Problem to work on: Return the whole listing exactly as it stands.
## Begin Supplied material
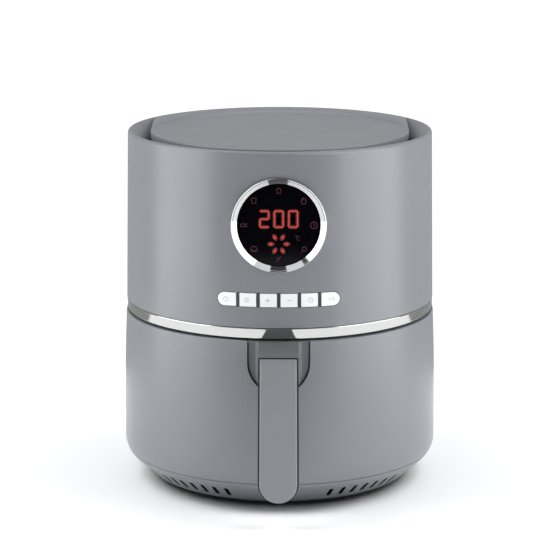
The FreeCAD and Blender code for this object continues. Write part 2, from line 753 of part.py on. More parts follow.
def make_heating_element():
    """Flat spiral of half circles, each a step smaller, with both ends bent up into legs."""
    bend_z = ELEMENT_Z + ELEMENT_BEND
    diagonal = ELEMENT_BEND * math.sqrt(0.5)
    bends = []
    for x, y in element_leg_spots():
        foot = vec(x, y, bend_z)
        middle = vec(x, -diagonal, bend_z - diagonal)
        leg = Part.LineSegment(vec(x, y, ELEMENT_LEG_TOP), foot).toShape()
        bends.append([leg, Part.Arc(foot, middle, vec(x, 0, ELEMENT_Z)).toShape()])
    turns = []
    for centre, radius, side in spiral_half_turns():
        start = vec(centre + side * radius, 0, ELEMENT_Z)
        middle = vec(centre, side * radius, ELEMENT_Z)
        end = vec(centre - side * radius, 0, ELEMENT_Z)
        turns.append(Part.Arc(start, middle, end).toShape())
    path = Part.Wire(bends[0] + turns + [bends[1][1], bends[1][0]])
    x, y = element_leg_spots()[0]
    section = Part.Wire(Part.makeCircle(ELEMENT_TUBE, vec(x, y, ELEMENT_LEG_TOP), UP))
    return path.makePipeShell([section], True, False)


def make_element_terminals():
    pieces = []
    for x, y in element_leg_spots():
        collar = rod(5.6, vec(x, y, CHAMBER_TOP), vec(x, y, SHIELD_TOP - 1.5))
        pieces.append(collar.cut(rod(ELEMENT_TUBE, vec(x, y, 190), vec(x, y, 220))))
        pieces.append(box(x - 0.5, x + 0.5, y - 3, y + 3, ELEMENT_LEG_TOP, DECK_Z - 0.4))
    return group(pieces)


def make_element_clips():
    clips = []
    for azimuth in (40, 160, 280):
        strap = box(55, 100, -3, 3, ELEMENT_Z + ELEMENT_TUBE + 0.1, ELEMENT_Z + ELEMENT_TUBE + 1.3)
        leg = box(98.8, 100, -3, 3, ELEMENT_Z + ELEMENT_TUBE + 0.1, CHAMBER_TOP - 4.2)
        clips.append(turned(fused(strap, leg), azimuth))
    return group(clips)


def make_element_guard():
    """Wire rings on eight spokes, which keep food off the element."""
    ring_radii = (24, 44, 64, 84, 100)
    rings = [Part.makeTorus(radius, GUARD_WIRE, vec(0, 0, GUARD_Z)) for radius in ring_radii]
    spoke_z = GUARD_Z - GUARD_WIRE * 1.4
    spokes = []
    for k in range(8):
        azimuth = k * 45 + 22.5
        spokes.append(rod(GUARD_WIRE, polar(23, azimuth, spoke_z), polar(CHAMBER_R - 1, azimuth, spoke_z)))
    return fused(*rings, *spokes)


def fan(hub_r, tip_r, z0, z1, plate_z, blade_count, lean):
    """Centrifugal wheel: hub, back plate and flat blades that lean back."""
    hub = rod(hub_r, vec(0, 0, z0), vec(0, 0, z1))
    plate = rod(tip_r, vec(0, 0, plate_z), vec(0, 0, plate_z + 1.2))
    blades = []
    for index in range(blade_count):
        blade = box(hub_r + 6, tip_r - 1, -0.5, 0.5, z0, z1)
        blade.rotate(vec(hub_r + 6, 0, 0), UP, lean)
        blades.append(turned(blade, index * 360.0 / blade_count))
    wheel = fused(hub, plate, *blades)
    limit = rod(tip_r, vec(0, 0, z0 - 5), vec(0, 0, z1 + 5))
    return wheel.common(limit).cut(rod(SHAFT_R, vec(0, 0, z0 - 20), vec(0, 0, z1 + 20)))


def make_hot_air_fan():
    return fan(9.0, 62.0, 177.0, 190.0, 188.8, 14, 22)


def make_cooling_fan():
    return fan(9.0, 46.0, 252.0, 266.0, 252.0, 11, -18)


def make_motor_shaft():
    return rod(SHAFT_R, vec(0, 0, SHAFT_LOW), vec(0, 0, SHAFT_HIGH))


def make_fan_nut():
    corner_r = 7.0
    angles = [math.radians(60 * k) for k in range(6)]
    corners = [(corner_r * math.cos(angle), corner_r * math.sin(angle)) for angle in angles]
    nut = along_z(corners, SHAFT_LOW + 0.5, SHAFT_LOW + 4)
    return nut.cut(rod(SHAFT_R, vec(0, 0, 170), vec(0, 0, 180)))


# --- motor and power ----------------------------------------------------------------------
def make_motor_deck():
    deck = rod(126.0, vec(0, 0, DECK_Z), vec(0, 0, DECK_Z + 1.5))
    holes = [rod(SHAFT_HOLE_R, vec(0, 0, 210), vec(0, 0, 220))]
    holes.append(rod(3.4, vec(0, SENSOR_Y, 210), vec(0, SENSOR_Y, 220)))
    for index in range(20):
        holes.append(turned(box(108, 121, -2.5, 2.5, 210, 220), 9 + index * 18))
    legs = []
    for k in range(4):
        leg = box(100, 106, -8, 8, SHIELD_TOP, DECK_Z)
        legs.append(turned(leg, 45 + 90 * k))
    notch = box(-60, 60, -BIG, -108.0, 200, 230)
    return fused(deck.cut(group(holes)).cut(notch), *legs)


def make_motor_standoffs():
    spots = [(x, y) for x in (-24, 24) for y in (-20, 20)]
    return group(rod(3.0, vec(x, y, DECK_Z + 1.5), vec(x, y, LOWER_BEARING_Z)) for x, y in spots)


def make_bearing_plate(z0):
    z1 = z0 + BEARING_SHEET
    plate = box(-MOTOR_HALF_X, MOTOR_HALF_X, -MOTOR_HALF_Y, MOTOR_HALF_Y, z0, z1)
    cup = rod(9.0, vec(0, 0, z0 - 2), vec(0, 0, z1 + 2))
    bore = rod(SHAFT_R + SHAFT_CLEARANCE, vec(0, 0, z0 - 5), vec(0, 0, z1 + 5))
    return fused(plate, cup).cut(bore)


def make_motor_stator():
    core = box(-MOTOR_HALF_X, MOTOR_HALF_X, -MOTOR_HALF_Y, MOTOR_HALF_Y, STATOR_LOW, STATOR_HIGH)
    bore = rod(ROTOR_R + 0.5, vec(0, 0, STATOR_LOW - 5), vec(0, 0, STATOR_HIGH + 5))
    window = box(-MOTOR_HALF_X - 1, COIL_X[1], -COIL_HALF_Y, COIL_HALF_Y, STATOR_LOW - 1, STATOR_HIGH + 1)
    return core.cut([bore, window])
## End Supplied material
Output:
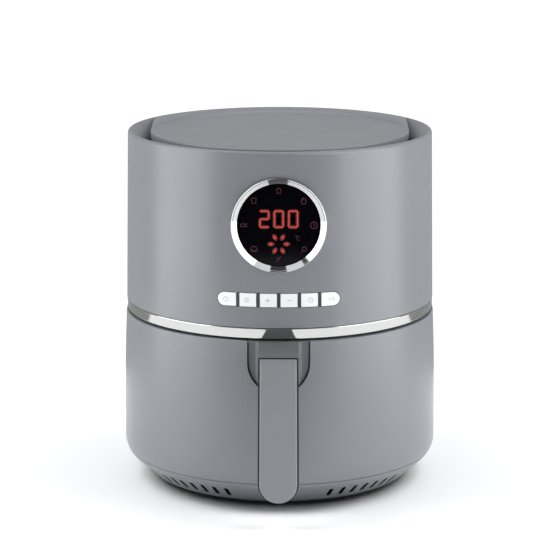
The FreeCAD and Blender code for this object continues. Write part 2, from line 753 of part.py on. More parts follow.
def make_heating_element():
    """Flat spiral of half circles, each a step smaller, with both ends bent up into legs."""
    bend_z = ELEMENT_Z + ELEMENT_BEND
    diagonal = ELEMENT_BEND * math.sqrt(0.5)
    bends = []
    for x, y in element_leg_spots():
        foot = vec(x, y, bend_z)
        middle = vec(x, -diagonal, bend_z - diagonal)
        leg = Part.LineSegment(vec(x, y, ELEMENT_LEG_TOP), foot).toShape()
        bends.append([leg, Part.Arc(foot, middle, vec(x, 0, ELEMENT_Z)).toShape()])
    turns = []
    for centre, radius, side in spiral_half_turns():
        start = vec(centre + side * radius, 0, ELEMENT_Z)
        middle = vec(centre, side * radius, ELEMENT_Z)
        end = vec(centre - side * radius, 0, ELEMENT_Z)
        turns.append(Part.Arc(start, middle, end).toShape())
    path = Part.Wire(bends[0] + turns + [bends[1][1], bends[1][0]])
    x, y = element_leg_spots()[0]
    section = Part.Wire(Part.makeCircle(ELEMENT_TUBE, vec(x, y, ELEMENT_LEG_TOP), UP))
    return path.makePipeShell([section], True, False)


def make_element_terminals():
    pieces = []
    for x, y in element_leg_spots():
        collar = rod(5.6, vec(x, y, CHAMBER_TOP), vec(x, y, SHIELD_TOP - 1.5))
        pieces.append(collar.cut(rod(ELEMENT_TUBE, vec(x, y, 190), vec(x, y, 220))))
        pieces.append(box(x - 0.5, x + 0.5, y - 3, y + 3, ELEMENT_LEG_TOP, DECK_Z - 0.4))
    return group(pieces)


def make_element_clips():
    clips = []
    for azimuth in (40, 160, 280):
        strap = box(55, 100, -3, 3, ELEMENT_Z + ELEMENT_TUBE + 0.1, ELEMENT_Z + ELEMENT_TUBE + 1.3)
        leg = box(98.8, 100, -3, 3, ELEMENT_Z + ELEMENT_TUBE + 0.1, CHAMBER_TOP - 4.2)
        clips.append(turned(fused(strap, leg), azimuth))
    return group(clips)


def make_element_guard():
    """Wire rings on eight spokes, which keep food off the element."""
    ring_radii = (24, 44, 64, 84, 100)
    rings = [Part.makeTorus(radius, GUARD_WIRE, vec(0, 0, GUARD_Z)) for radius in ring_radii]
    spoke_z = GUARD_Z - GUARD_WIRE * 1.4
    spokes = []
    for k in range(8):
        azimuth = k * 45 + 22.5
        spokes.append(rod(GUARD_WIRE, polar(23, azimuth, spoke_z), polar(CHAMBER_R - 1, azimuth, spoke_z)))
    return fused(*rings, *spokes)


def fan(hub_r, tip_r, z0, z1, plate_z, blade_count, lean):
    """Centrifugal wheel: hub, back plate and flat blades that lean back."""
    hub = rod(hub_r, vec(0, 0, z0), vec(0, 0, z1))
    plate = rod(tip_r, vec(0, 0, plate_z), vec(0, 0, plate_z + 1.2))
    blades = []
    for index in range(blade_count):
        blade = box(hub_r + 6, tip_r - 1, -0.5, 0.5, z0, z1)
        blade.rotate(vec(hub_r + 6, 0, 0), UP, lean)
        blades.append(turned(blade, index * 360.0 / blade_count))
    wheel = fused(hub, plate, *blades)
    limit = rod(tip_r, vec(0, 0, z0 - 5), vec(0, 0, z1 + 5))
    return wheel.common(limit).cut(rod(SHAFT_R, vec(0, 0, z0 - 20), vec(0, 0, z1 + 20)))


def make_hot_air_fan():
    return fan(9.0, 62.0, 177.0, 190.0, 188.8, 14, 22)


def make_cooling_fan():
    return fan(9.0, 46.0, 252.0, 266.0, 252.0, 11, -18)


def make_motor_shaft():
    return rod(SHAFT_R, vec(0, 0, SHAFT_LOW), vec(0, 0, SHAFT_HIGH))


def make_fan_nut():
    corner_r = 7.0
    angles = [math.radians(60 * k) for k in range(6)]
    corners = [(corner_r * math.cos(angle), corner_r * math.sin(angle)) for angle in angles]
    nut = along_z(corners, SHAFT_LOW + 0.5, SHAFT_LOW + 4)
    return nut.cut(rod(SHAFT_R, vec(0, 0, 170), vec(0, 0, 180)))


# --- motor and power ----------------------------------------------------------------------
def make_motor_deck():
    deck = rod(126.0, vec(0, 0, DECK_Z), vec(0, 0, DECK_Z + 1.5))
    holes = [rod(SHAFT_HOLE_R, vec(0, 0, 210), vec(0, 0, 220))]
    holes.append(rod(3.4, vec(0, SENSOR_Y, 210), vec(0, SENSOR_Y, 220)))
    for index in range(20):
        holes.append(turned(box(108, 121, -2.5, 2.5, 210, 220), 9 + index * 18))
    legs = []
    for k in range(4):
        leg = box(100, 106, -8, 8, SHIELD_TOP, DECK_Z)
        legs.append(turned(leg, 45 + 90 * k))
    notch = box(-60, 60, -BIG, -108.0, 200, 230)
    return fused(deck.cut(group(holes)).cut(notch), *legs)


def make_motor_standoffs():
    spots = [(x, y) for x in (-24, 24) for y in (-20, 20)]
    return group(rod(3.0, vec(x, y, DECK_Z + 1.5), vec(x, y, LOWER_BEARING_Z)) for x, y in spots)


def make_bearing_plate(z0):
    z1 = z0 + BEARING_SHEET
    plate = box(-MOTOR_HALF_X, MOTOR_HALF_X, -MOTOR_HALF_Y, MOTOR_HALF_Y, z0, z1)
    cup = rod(9.0, vec(0, 0, z0 - 2), vec(0, 0, z1 + 2))
    bore = rod(SHAFT_R + SHAFT_CLEARANCE, vec(0, 0, z0 - 5), vec(0, 0, z1 + 5))
    return fused(plate, cup).cut(bore)


def make_motor_stator():
    core = box(-MOTOR_HALF_X, MOTOR_HALF_X, -MOTOR_HALF_Y, MOTOR_HALF_Y, STATOR_LOW, STATOR_HIGH)
    bore = rod(ROTOR_R + 0.5, vec(0, 0, STATOR_LOW - 5), vec(0, 0, STATOR_HIGH + 5))
    window = box(-MOTOR_HALF_X - 1, COIL_X[1], -COIL_HALF_Y, COIL_HALF_Y, STATOR_LOW - 1, STATOR_HIGH + 1)
    return core.cut([bore, window])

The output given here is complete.